Is this good news? Government-based sources like patents are probably more reliable than, say, 4chan.org, an anonymous message board that was also incorporated into the training data. But government sources, including those from the U.S. government, are surprisingly unreliable and contain copious information that is outright false.
I’m a law professor who researches the reliability of government information, and I’ve found that we too often blindly assume that information we find on a U.S. government website is correct. I’m not talking about propaganda but about more mundane misinformation—from patents, reports, lists and databases. It’s crucial to recognize the flaws of government information both because it is an important input into AI systems and because government information is a source that we interact with in many other ways—and are predisposed to trust.
Heuristics—mental shortcuts—make me and you (assuming you are someone who generally trusts the government) inclined to assume that information published by the government is reviewed or generated by experts and therefore somewhat trustworthy. But that isn’t necessarily true. A huge amount of information published by the government is generated by third parties and isn’t reviewed at all for accuracy before publication.
Take U.S. patents—reminder: patents are the number one source of data in Google’s training set—which are routinely published with fictional, fraudulent and incorrect data (for example, the U.S. Patent Office granted patents from Theranos on their now-discredited medical technology, even after the falsity of the company’s claims were highly publicized). Almost one quarter of U.S. life sciences patents include fictional experiments, but they’re often interpreted as factual because readers tend to trust patents.
And it’s not just patents. The Environmental Protection Agency publishes data on industrial pollution and suggests that, before you buy a house, you check pollution levels in the area. Where does the pollution data come from? Companies self-report it. Does the EPA check it? No, and a report from the Government Accountability Office, a nonpartisan watchdog, found frequent errors.
Another example comes from the National Institutes of Health, which publishes a list of clinical trials to help patients find new medical treatments. Many trials are reviewed for safety by the Food and Drug Administration before they’re posted, but not all, and the NIH does not review the information it posts for either safety or accuracy. Companies peddling unapproved treatments have taken advantage of this loophole and listed procedures with the NIH in an attempt to enhance their legitimacy. Several patients who were tragically blinded after undergoing an unapproved stem-cell treatment reported that they had believed the treatment was a government-reviewed clinical trial because it was posted on the NIH’s clinical trials site.
In yet another example, our trust in government-published information is exploited by opponents of vaccination. When former Fox News host Tucker Carlson claimed that data from the Centers for Disease Control and Prevention showed that thousands of people had died after taking the Covid vaccine, he wasn’t exactly wrong. CDC data do say that. But the CDC database is an aggregation of reports that can be submitted by anyone and are not checked for accuracy by the CDC (not to mention, Carlson’s claim seriously confuses correlation and causation). Further, there’s evidence that opponents of vaccination deliberately submit reports of vaccine side effects to the CDC’s database so that they can later cite the CDC’s authority to back up their claims that vaccines are dangerous—essentially laundering information through the government to make it look more legitimate.
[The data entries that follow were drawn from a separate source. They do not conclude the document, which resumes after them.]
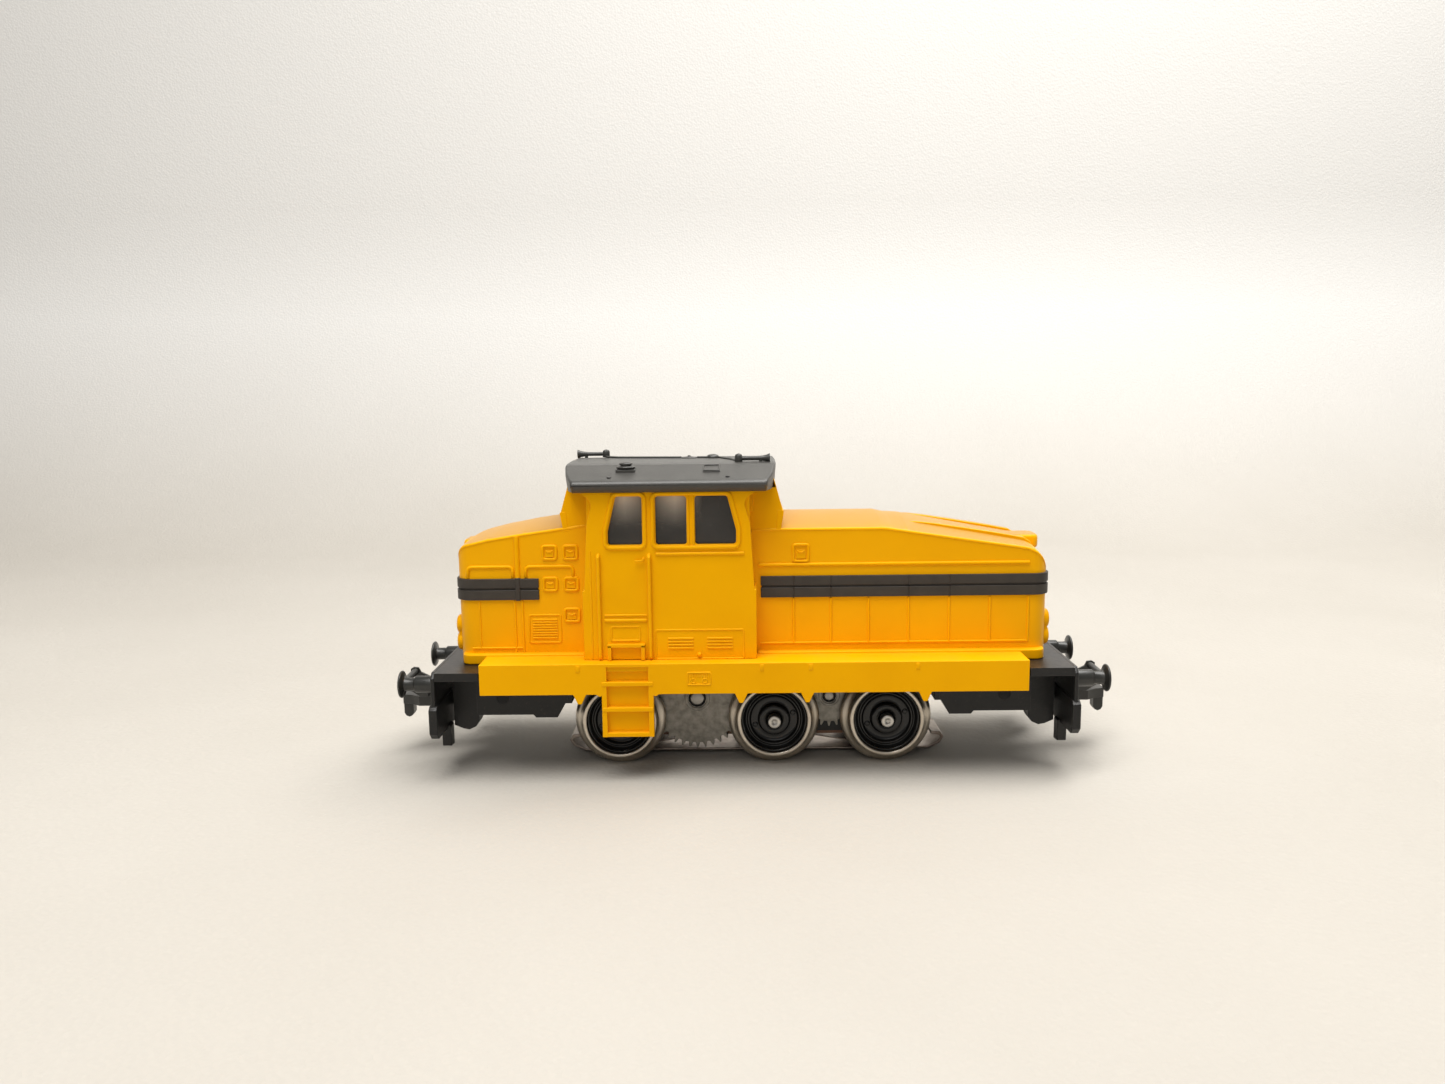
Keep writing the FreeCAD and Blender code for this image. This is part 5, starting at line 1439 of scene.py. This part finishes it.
def buildBuffers():
    bolts = []
    for endName, side in frontRear:
        for handName, hand in leftRight:
            node = f"buffer_{endName}_{handName}"
            bm = bmesh.new()
            centre = (0, buffer["across"] * hand, buffer["level"])
            addTurned(bm, profileAlong(buffer["profile"], side), "X", centre, 56)
            plate = roundedPath(rect(8.0 * hand, 12.1 * hand, 12.2, 16.1), 0.3, 3)
            addPrism(bm, plate, "YZ", *sided(side, 49.85, 50.15))
            makePiece(node + "_turned", bm, looks["coupler"], bevel=0.05,
                      replaces=(node,))
            bolts += [(50.17 * side, y * hand, z) for y, z in buffer["bolts"]]
    studs("buffer_bolts", bolts, 0.28, (0.6, 1, 1), look="coupler", slot="chassis_black")


buildBuffers()
print("chassis built")

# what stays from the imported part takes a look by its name

nodeLooks = {
    "side_window_glazing": "pane", "end_window_glazing": "pane", "headlamp_lenses": "lens",
    "bulb_glasses": "bulb", "bulb_caps": "brass", "bulb_holders": "fibre", "field_magnet": "iron",
    "field_coil": "winding", "motor_shield": "fibre", "armature": "iron", "commutator": "copper",
    "motor_shaft": "steel", "carbon_brush": "carbon", "copper_brush": "copper", "reverser_frame": "iron",
    "reverser_coil": "winding", "contact_plate": "fibre", "drive_gear_pin": "steel",
    "idler_gear_pin": "steel", "coupler_pins": "steel", "slider_spring": "shoe",
    "slider_insulator": "fibre",
}
for node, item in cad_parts.items():
    key = nodeLooks.get(node)
    if key is None and item.hide_render:
        key = "yellow" if node in ("body_shell", "walkway_left", "walkway_right") else "chassis"
    if key is None:
        raise RuntimeError("no look for " + node)
    item.data.materials.clear()
    item.data.materials.append(looks[key])
print("carried-over nodes painted")

# studio: pale sweep, a wide soft light above and behind, and a front fill

studio = {
    "paper": (0.455, 0.428, 0.385),
    "paperTint": (0.435, 0.408, 0.365),
    "wall": (0.68, 0.67, 0.65),
    "front": -1.2,
    "back": 0.2,
    "curve": 0.14,
    "height": 1.4,
    "half": 2.5,
    "climb": 0.09,
    "emboss": 1100.0,
    "steps": 16,
    "air": (1.0, 0.985, 0.965),
    "airStrength": 0.24,
}
softboxes = {  # place, target, width, depth, power, tone
    "softboxTop": ((0.05, -0.05, 0.58), (0.0, 0.0, 0.0), 0.95, 0.3, 7.9, (1.0, 0.985, 0.96)),
    "softboxFront": ((-0.15, -0.9, 0.55), (0.0, 0.0, 0.03), 0.8, 0.4, 1.0, (1.0, 0.98, 0.95)),
}


def makePaper():
    look, tree, shader = newLook("paper")
    surface = useGroup(tree, grainGroup, Base=(*studio["paper"], 1), Tint=(*studio["paperTint"], 1),
                       Cloud_Scale=14.0, Grain_Scale=900.0, Roughness=0.85, Roughness_Spread=0.1)
    place = objectPlace(tree)
    climb = mapRange(tree, splitAxes(tree, place)["Z"], 0.0, studio["climb"])
    colour = mixColour(tree, climb, surface.outputs["Color"], (*studio["wall"], 1))
    feed(tree, shader, {"Base Color": colour, "Roughness": surface.outputs["Roughness"]})
    emboss = feed(tree, addNode(tree, "TexVoronoi"), {"Vector": place, "Scale": studio["emboss"]})
    linkBump(tree, shader, emboss["Distance"], 0.1, 0.8)
    return look


def buildSweep():
    bm = bmesh.new()
    back, curve, steps = (studio[key] for key in ("back", "curve", "steps"))
    line = [(studio["front"], 0.0), (back, 0.0)]
    for step in range(1, steps + 1):
        angle = math.radians(90 * step / steps)
        line.append((back + curve * math.sin(angle), curve * (1 - math.cos(angle))))
    line.append((back + curve, studio["height"]))
    rows = [[bm.verts.new((x, y, z)) for y, z in line] for x in (-studio["half"], studio["half"])]
    for index in range(len(line) - 1):
        bm.faces.new((rows[0][index], rows[1][index], rows[1][index + 1], rows[0][index + 1]))
    newObject("paper_sweep", smoothMesh("paper_sweep", bm, makePaper()))


def addSoftbox(name, place, target, width, depth, power, tone):
    data = bpy.data.lights.new(name, "AREA")
    data.shape = "RECTANGLE"
    data.size = width
    data.size_y = depth
    data.energy = power
    data.color = tone
    lamp = newObject(name, data)
    lamp.location = place
    lamp.rotation_euler = (Vector(target) - Vector(place)).to_track_quat("-Z", "Y").to_euler()


buildSweep()
for boxName, setting in softboxes.items():
    addSoftbox(boxName, *setting)
world = bpy.data.worlds.new("studioWorld")
world.use_nodes = True
feed(world.node_tree, world.node_tree.nodes["Background"], {
    "Color": (*studio["air"], 1), "Strength": studio["airStrength"]})
scene.world = world
print("studio built")
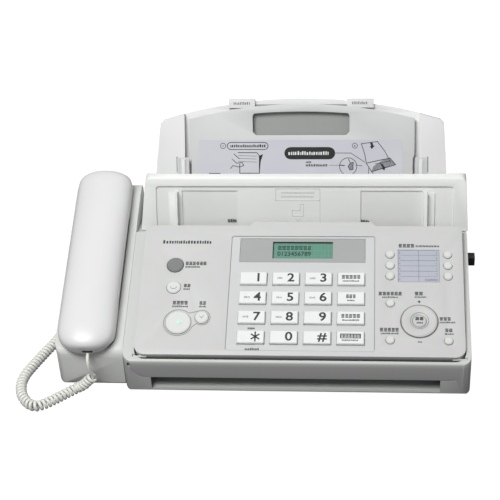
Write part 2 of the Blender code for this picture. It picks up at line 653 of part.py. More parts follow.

When we think of misinformation from the government, we often think about deliberately false propaganda. But in the United States, a much more widespread source of misinformation is information generated by third parties and published without vetting by the government. It’s on a government website so it looks trustworthy, but it’s sometimes not. Government agencies should dedicate more resources to vetting this data. The rise of AI makes this effort more important now than ever. But in the meantime, dear reader, be a cautious consumer of information, whether from an AI model or a government website.
Janet Freilich is a professor at Fordham Law School who writes and teaches in the areas of patent law, intellectual property and civil procedure. She is the author of a paper titled “Government Misinformation Platforms,” which is scheduled to be published in the spring of 2024 in the Pennsylvania Law Review.